Friday, 13th February 1998.

Beef Bones: Dog Food

The Countess of Mar asked Her Majesty's Government:

    Whether the Beef Bones Regulations 1997 specifically prohibit the sale or free distribution of beef bones to humans for ultimate feeding to dogs.[HL365]

The Parliamentary Secretary, Ministry of Agriculture, Fisheries and Food (Lord Donoughue): No. The Beef Bones Regulations 1997 only prohibit the sale of bone to the ultimate consumer for human consumption (Regulation 4(1)).

Special Needs Schools

The Earl of Sandwich asked Her Majesty's Government:

    How many special schools for educationally and behaviourally disturbed children have closed:

    (a) since 1979; and

    (b) since 1 May 1997;

    whether it is now their policy to retain special schools; and, if so, whether there are any plans to reopen special schools or open new ones.[HL513]

The Minister of State, Department for Education and Employment (Baroness Blackstone): Figures of this kind were not collected over the period 1979-96.

It would not be possible to produce a reliable estimate without disproportionate cost. Since 1 May 1997 nine maintained and six independent schools catering specifically for children with emotional and behavioural difficulties have closed.

The Government set out their proposals for the future of special schools and for provision for pupils with emotional and behavioural difficulties in its Green Paper Excellence for all Children: Meeting Special Educational Needs. We seek to increase inclusion within mainstream provision and to secure advances in the early identification of needs and prevention of problems. We see a continuing role for special schools but believe there should now be changes in their role. We are wholly

13 Feb 1998 : Column WA248

committed to promoting effective practice in schools catering specifically for pupils with emotional and behavioural difficulties.

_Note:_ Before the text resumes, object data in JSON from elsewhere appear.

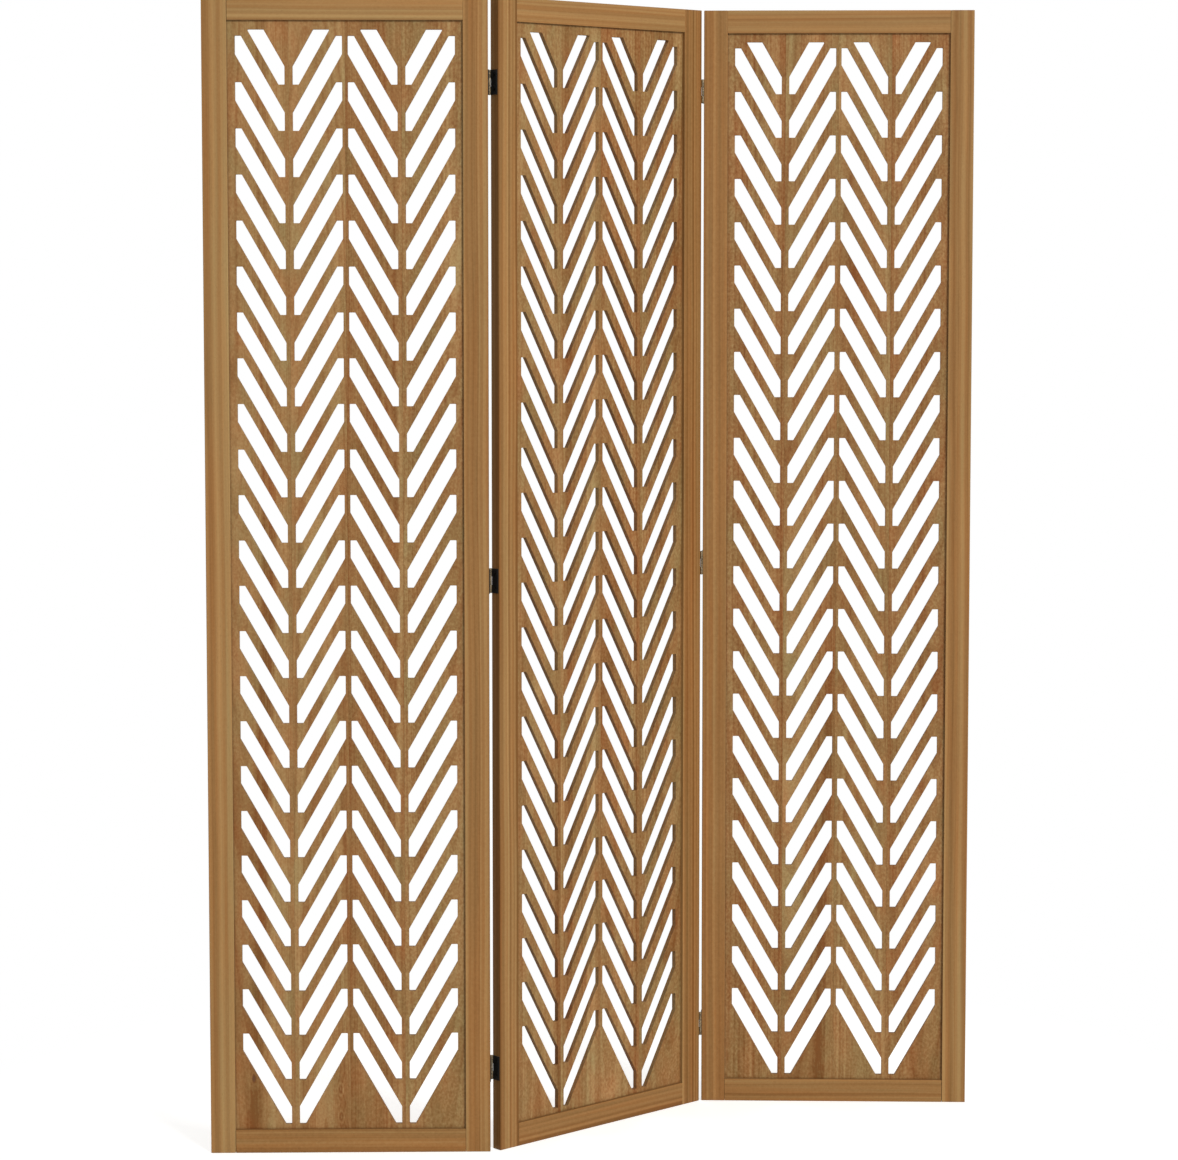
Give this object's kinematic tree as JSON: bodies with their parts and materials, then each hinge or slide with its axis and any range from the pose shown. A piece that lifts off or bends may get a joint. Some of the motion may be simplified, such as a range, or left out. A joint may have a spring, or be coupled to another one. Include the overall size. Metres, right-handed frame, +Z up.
{
  "type": "folding screen",
  "caption": "Free-standing folding screen: hinged wooden frames that hold thin boards pierced with slanted slots in a chevron pattern.",
  "frame": {"origin": "on the floor, under the middle of the box round the screen as it stands in its zigzag", "axes": "+Z up, +X to the right along the screen as seen from its front, +Y from the front to the back"},
  "size_m": [1.21, 0.3121, 1.78],
  "materials": {
    "frame_wood": "oiled, straight grain",
    "board_wood": "oiled, upright grain",
    "hinge_black": "satin black",
    "pin_steel": "blackened steel"
  },
  "bodies": {
    "left_panel": {"left_panel_left_stile": "frame_wood", "left_panel_right_stile": "frame_wood", "left_panel_top_rail": "frame_wood", "left_panel_bottom_rail": "frame_wood", "left_panel_lattice_plank_1": "board_wood", "left_panel_lattice_plank_2": "board_wood", "left_panel_lattice_plank_3": "board_wood", "left_panel_lattice_plank_4": "board_wood", "left_joint_lower_hinge_left_leaf": "hinge_black", "left_joint_middle_hinge_left_leaf": "hinge_black", "left_joint_upper_hinge_left_leaf": "hinge_black"},
    "centre_panel": {"centre_panel_left_stile": "frame_wood", "centre_panel_right_stile": "frame_wood", "centre_panel_top_rail": "frame_wood", "centre_panel_bottom_rail": "frame_wood", "centre_panel_lattice_plank_1": "board_wood", "centre_panel_lattice_plank_2": "board_wood", "centre_panel_lattice_plank_3": "board_wood", "centre_panel_lattice_plank_4": "board_wood", "left_joint_lower_hinge_centre_leaf": "hinge_black", "left_joint_lower_hinge_pin": "pin_steel", "left_joint_middle_hinge_centre_leaf": "hinge_black", "left_joint_middle_hinge_pin": "pin_steel", "left_joint_upper_hinge_centre_leaf": "hinge_black", "left_joint_upper_hinge_pin": "pin_steel", "right_joint_lower_hinge_centre_leaf": "hinge_black", "right_joint_lower_hinge_pin": "pin_steel", "right_joint_middle_hinge_centre_leaf": "hinge_black", "right_joint_middle_hinge_pin": "pin_steel", "right_joint_upper_hinge_centre_leaf": "hinge_black", "right_joint_upper_hinge_pin": "pin_steel"},
    "right_panel": {"right_panel_left_stile": "frame_wood", "right_panel_right_stile": "frame_wood", "right_panel_top_rail": "frame_wood", "right_panel_bottom_rail": "frame_wood", "right_panel_lattice_plank_1": "board_wood", "right_panel_lattice_plank_2": "board_wood", "right_panel_lattice_plank_3": "board_wood", "right_panel_lattice_plank_4": "board_wood", "right_joint_lower_hinge_right_leaf": "hinge_black", "right_joint_middle_hinge_right_leaf": "hinge_black", "right_joint_upper_hinge_right_leaf": "hinge_black"}
  },
  "joints": [
    {"name": "left_panel_fold", "type": "hinge", "parent": "centre_panel", "child": "left_panel", "pos_m": [-0.1701, -0.13758, 0.89], "axis": [0, 0, -1], "range_deg": [-41.5, 138.5]},
    {"name": "right_panel_fold", "type": "hinge", "parent": "centre_panel", "child": "right_panel", "pos_m": [0.16971, 0.13769, 0.89], "axis": [0, 0, -1], "range_deg": [-44.15, 135.85]}
  ]
}
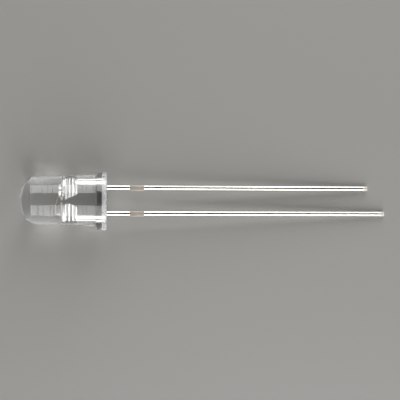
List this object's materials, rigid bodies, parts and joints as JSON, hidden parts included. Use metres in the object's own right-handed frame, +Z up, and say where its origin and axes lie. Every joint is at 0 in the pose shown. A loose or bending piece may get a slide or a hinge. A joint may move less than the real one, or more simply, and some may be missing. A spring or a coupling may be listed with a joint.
{
  "type": "through hole led",
  "caption": "Clear round through-hole LED with a domed lens, a flange with a polarity flat, and a short and a long straight square lead, lying on its side.",
  "frame": {"origin": "centre of the bounding box's bottom face, on the surface that the lamp lies on", "axes": "+X from the dome towards the lead tips, +Y towards the short cathode lead and the flange's flat, +Z up from the surface"},
  "size_m": [0.0362, 0.0056, 0.0059],
  "materials": {
    "clear_epoxy": "clear cast epoxy, glossy",
    "tinned_steel": "bright tin plating, dull where the tie bar was cut off",
    "led_die": "polished semiconductor",
    "die_adhesive": "silver-filled adhesive, matt",
    "gold_wire": "drawn gold wire, bright"
  },
  "bodies": {
    "root": {"lens_body": "clear_epoxy", "cathode_lead": "tinned_steel", "anode_lead": "tinned_steel", "led_chip": "led_die", "die_bond": "die_adhesive", "bond_wire": "gold_wire"}
  },
  "joints": []
}
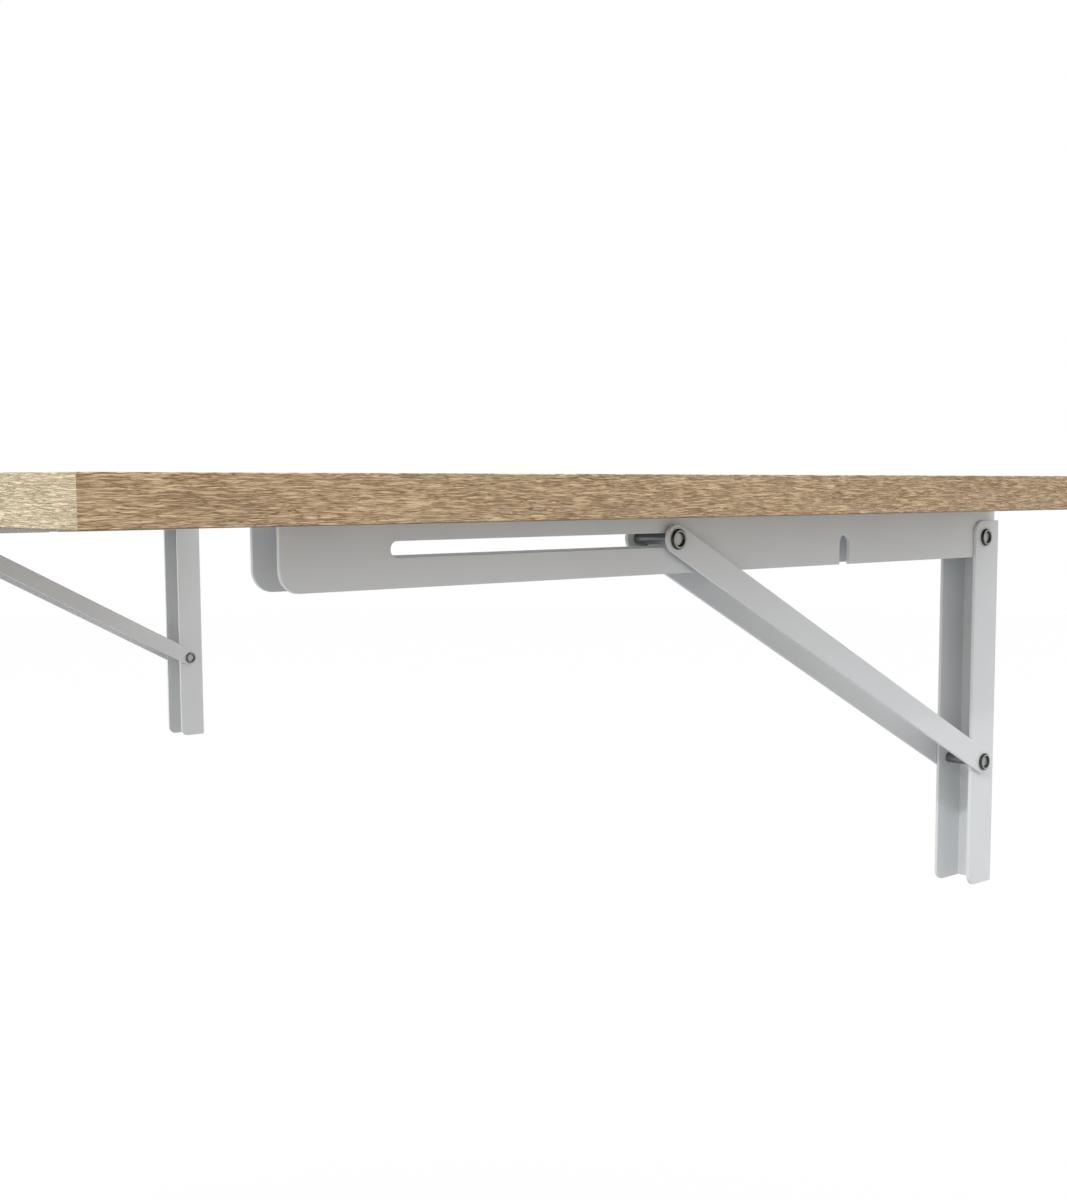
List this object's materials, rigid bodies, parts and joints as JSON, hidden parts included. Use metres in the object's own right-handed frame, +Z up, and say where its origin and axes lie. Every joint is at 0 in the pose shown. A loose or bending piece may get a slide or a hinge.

The heads of all these schools--about 370--in England are being invited to one of a series of workshops currently being run by my department and the Office for Standards in Education, to hear the latest inspection evidence and research findings on this subject and consider some practical solutions to problems. Local education authorities are also being invited to be represented. It is for local education authorities--and prospective independent proprietors--to consider the case for a new school in their area. The Green Paper proposes the development of regional planning arrangements, involving local education authorities and all the other interested parties, so as better to match the available places and special educational needs. We are considering the many helpful responses we have received to the Green Paper and are awaiting the advice of the national advisory group on special educational needs on the best ways forward.

Primary Schools: Curriculum

The Earl of Sandwich asked Her Majesty's Government:

    Whether they can give an assurance that the new emphasis on basic learning in primary schools will not be at the expense of geography and world awareness.[HL516]

Baroness Blackstone: My right honourable friend's announcement on 13 January responded to concern on the part of parents and teachers who made clear their view that more time was needed in the primary school curriculum for literacy and numeracy. They are interim measures pending the introduction of a revised national curriculum from September 2000.

Primary schools will still be required to teach all the foundation subjects, including geography, and to have regard to their programmes of study. They will also still be required to provide a balanced and broadly based curriculum which promotes the spiritual, moral, cultural, mental and physical development of pupils and prepares them for the opportunities, responsibilities and experiences of adult life. The Qualifications and Curriculum Authority will be producing guidance around Easter on how schools might meet this duty. There is every reason therefore to be confident that schools will continue to give children an awareness of world issues, through geography and through the curriculum generally.